--- LISTING ---

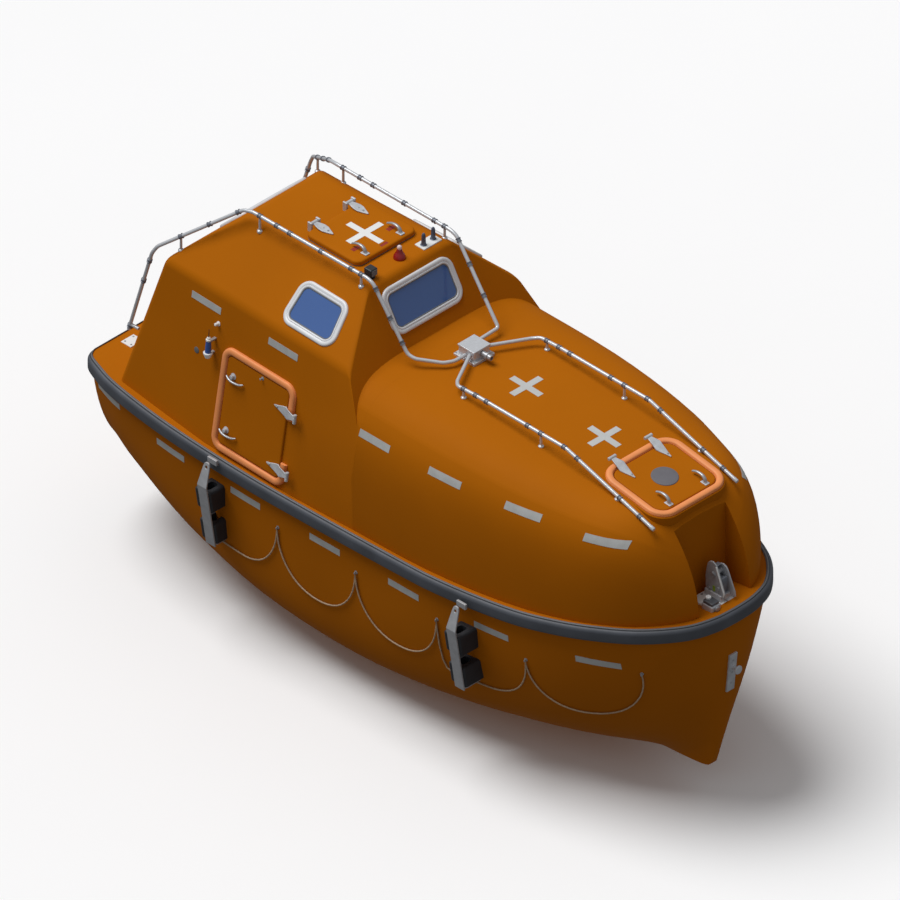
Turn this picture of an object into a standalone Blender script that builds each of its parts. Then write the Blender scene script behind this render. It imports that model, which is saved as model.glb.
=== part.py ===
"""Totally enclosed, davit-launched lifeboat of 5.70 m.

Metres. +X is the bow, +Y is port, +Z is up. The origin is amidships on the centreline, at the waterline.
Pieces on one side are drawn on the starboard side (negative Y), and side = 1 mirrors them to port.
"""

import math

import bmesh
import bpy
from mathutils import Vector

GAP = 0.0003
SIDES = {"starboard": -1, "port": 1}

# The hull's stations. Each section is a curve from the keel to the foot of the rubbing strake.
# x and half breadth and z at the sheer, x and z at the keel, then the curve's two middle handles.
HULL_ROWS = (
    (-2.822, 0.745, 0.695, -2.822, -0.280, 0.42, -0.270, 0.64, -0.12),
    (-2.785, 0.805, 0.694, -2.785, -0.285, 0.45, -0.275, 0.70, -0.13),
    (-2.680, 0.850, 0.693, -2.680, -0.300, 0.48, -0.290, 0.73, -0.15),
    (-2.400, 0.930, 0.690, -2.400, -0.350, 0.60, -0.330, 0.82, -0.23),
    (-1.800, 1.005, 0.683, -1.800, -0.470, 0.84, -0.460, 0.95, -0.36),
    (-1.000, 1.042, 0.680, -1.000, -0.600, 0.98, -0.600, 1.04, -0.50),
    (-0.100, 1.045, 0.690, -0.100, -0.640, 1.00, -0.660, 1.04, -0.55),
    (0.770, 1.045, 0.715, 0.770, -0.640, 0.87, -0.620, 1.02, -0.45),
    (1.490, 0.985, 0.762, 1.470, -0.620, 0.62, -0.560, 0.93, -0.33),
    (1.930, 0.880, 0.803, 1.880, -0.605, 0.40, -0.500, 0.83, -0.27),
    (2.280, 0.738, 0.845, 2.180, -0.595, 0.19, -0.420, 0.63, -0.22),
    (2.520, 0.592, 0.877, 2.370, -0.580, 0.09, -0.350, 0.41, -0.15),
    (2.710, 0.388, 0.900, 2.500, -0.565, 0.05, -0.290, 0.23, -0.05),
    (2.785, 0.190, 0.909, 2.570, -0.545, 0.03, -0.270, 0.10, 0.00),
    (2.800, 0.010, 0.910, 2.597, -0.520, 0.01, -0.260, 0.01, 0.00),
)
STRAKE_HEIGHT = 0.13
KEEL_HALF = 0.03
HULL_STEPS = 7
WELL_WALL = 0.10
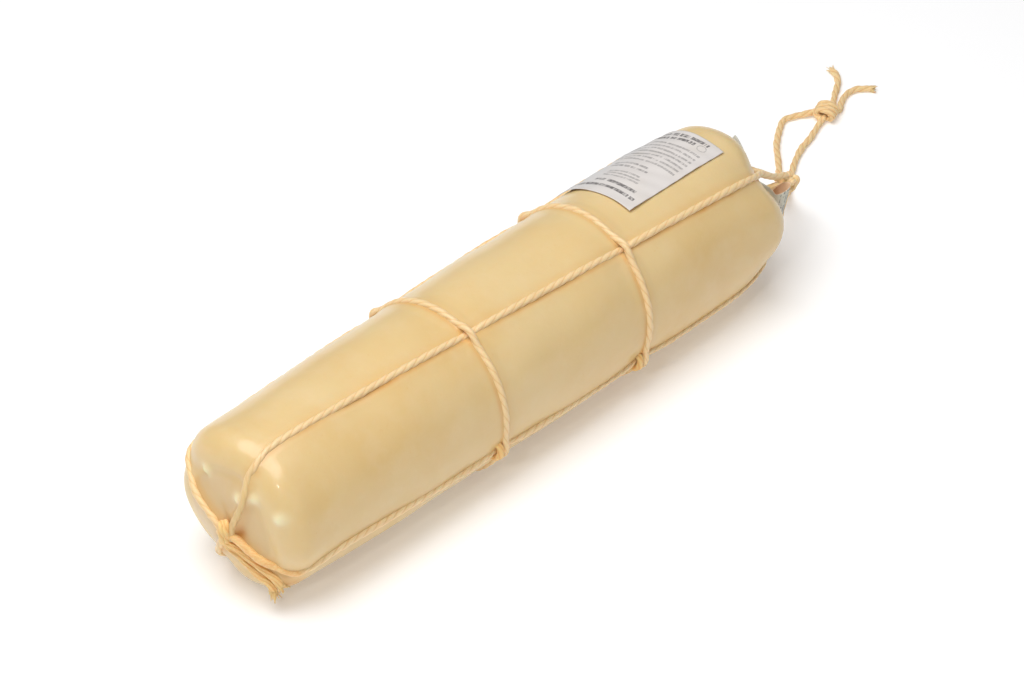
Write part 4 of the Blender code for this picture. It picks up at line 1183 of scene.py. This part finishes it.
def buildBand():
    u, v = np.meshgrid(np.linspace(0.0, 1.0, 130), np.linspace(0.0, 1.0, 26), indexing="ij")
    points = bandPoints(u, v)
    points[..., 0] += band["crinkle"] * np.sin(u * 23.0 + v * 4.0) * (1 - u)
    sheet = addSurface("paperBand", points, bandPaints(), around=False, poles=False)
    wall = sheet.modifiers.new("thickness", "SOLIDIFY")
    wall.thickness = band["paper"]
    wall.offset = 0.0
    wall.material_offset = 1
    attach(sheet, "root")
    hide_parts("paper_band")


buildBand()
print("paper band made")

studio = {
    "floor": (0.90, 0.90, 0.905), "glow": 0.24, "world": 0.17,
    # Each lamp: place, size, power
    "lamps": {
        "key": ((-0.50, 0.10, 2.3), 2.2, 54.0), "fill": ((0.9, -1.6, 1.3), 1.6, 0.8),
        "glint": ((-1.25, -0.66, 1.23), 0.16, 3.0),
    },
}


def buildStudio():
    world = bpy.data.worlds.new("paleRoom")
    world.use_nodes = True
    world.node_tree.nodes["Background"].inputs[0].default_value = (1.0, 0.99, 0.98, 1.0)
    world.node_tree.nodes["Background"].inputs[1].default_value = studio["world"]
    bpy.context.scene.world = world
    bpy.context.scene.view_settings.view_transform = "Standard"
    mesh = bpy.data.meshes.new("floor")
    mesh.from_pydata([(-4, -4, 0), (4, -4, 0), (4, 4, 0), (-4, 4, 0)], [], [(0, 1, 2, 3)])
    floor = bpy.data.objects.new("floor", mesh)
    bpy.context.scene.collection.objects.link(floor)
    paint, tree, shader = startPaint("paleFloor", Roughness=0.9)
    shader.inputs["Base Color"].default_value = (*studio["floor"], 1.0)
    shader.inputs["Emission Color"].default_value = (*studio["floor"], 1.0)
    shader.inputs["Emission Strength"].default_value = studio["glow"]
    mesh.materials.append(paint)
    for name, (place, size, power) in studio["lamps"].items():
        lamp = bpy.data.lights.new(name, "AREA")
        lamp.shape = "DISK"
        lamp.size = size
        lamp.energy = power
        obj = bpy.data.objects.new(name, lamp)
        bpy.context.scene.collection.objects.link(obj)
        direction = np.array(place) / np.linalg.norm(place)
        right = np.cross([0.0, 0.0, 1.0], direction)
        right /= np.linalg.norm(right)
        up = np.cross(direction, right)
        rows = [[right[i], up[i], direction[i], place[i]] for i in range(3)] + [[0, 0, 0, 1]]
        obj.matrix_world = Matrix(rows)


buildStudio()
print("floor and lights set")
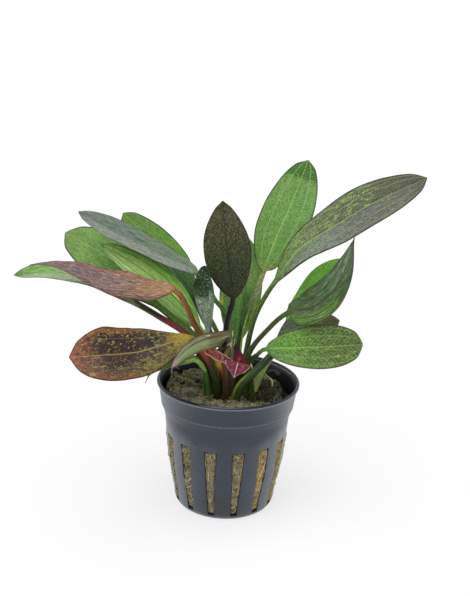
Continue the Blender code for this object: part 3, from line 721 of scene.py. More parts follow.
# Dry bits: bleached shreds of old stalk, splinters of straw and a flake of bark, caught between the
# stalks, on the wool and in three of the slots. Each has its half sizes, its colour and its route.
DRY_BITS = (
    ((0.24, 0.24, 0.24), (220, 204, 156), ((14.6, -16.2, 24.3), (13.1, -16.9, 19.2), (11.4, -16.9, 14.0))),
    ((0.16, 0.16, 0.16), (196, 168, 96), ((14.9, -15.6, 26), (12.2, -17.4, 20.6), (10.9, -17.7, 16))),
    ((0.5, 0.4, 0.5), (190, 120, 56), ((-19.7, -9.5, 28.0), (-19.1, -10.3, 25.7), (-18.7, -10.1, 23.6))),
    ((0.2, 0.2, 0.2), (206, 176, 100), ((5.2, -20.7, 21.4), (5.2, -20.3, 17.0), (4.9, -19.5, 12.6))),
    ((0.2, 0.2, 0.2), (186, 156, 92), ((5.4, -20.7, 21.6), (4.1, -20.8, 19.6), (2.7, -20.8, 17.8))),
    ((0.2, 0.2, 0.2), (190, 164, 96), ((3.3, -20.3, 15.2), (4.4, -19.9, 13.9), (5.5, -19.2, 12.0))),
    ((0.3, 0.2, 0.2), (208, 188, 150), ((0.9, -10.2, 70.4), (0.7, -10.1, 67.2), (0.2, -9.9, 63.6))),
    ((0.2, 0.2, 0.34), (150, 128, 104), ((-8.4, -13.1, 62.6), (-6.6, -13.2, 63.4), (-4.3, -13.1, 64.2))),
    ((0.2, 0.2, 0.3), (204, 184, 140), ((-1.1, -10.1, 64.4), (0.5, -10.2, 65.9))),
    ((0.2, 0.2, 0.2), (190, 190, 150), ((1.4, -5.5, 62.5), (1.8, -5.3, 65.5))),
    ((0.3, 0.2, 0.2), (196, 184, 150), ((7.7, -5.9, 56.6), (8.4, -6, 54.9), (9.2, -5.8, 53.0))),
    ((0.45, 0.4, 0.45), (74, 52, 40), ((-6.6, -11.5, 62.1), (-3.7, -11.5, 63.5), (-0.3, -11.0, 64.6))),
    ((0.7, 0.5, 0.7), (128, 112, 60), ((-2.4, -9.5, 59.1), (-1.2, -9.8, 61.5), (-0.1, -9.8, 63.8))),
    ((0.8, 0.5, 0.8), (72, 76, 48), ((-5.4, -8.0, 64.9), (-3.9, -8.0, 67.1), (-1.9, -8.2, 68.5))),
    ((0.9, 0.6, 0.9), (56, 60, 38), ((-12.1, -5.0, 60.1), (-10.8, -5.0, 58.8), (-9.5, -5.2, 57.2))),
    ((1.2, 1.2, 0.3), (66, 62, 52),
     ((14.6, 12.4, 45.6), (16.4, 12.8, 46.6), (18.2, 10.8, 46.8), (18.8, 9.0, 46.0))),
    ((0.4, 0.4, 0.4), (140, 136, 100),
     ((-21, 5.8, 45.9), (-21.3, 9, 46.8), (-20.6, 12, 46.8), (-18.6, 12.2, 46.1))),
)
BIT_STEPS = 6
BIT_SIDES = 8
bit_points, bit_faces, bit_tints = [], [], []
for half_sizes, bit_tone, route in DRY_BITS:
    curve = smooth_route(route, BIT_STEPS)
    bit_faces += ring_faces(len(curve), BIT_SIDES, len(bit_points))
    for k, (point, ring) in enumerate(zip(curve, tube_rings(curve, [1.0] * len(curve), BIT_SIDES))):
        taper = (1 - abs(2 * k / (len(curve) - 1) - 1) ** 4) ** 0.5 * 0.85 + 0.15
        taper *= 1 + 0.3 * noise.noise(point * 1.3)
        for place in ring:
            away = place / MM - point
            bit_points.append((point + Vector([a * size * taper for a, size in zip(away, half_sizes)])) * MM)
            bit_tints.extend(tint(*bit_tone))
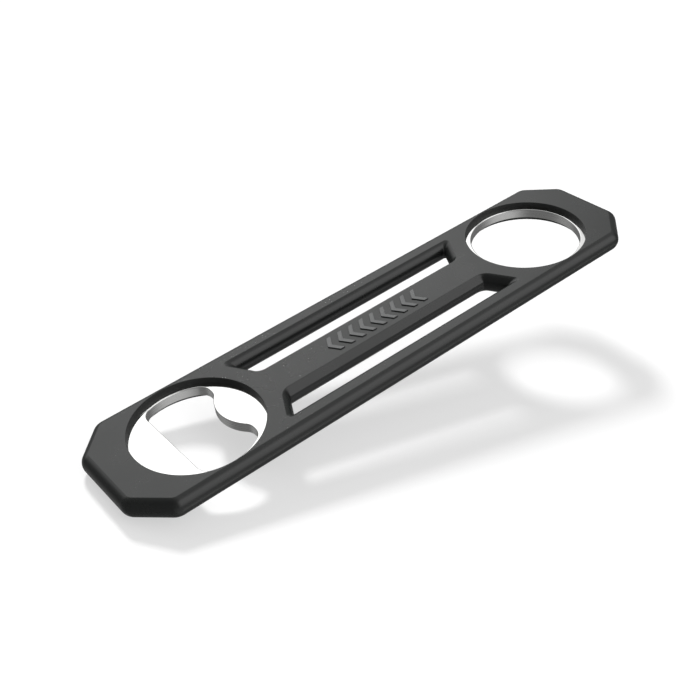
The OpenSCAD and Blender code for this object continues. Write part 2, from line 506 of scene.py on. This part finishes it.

---

PROBLEM:
Check each line above for the string "code" and report how many lines have it, giving only the number.

TASK OUTPUT:
3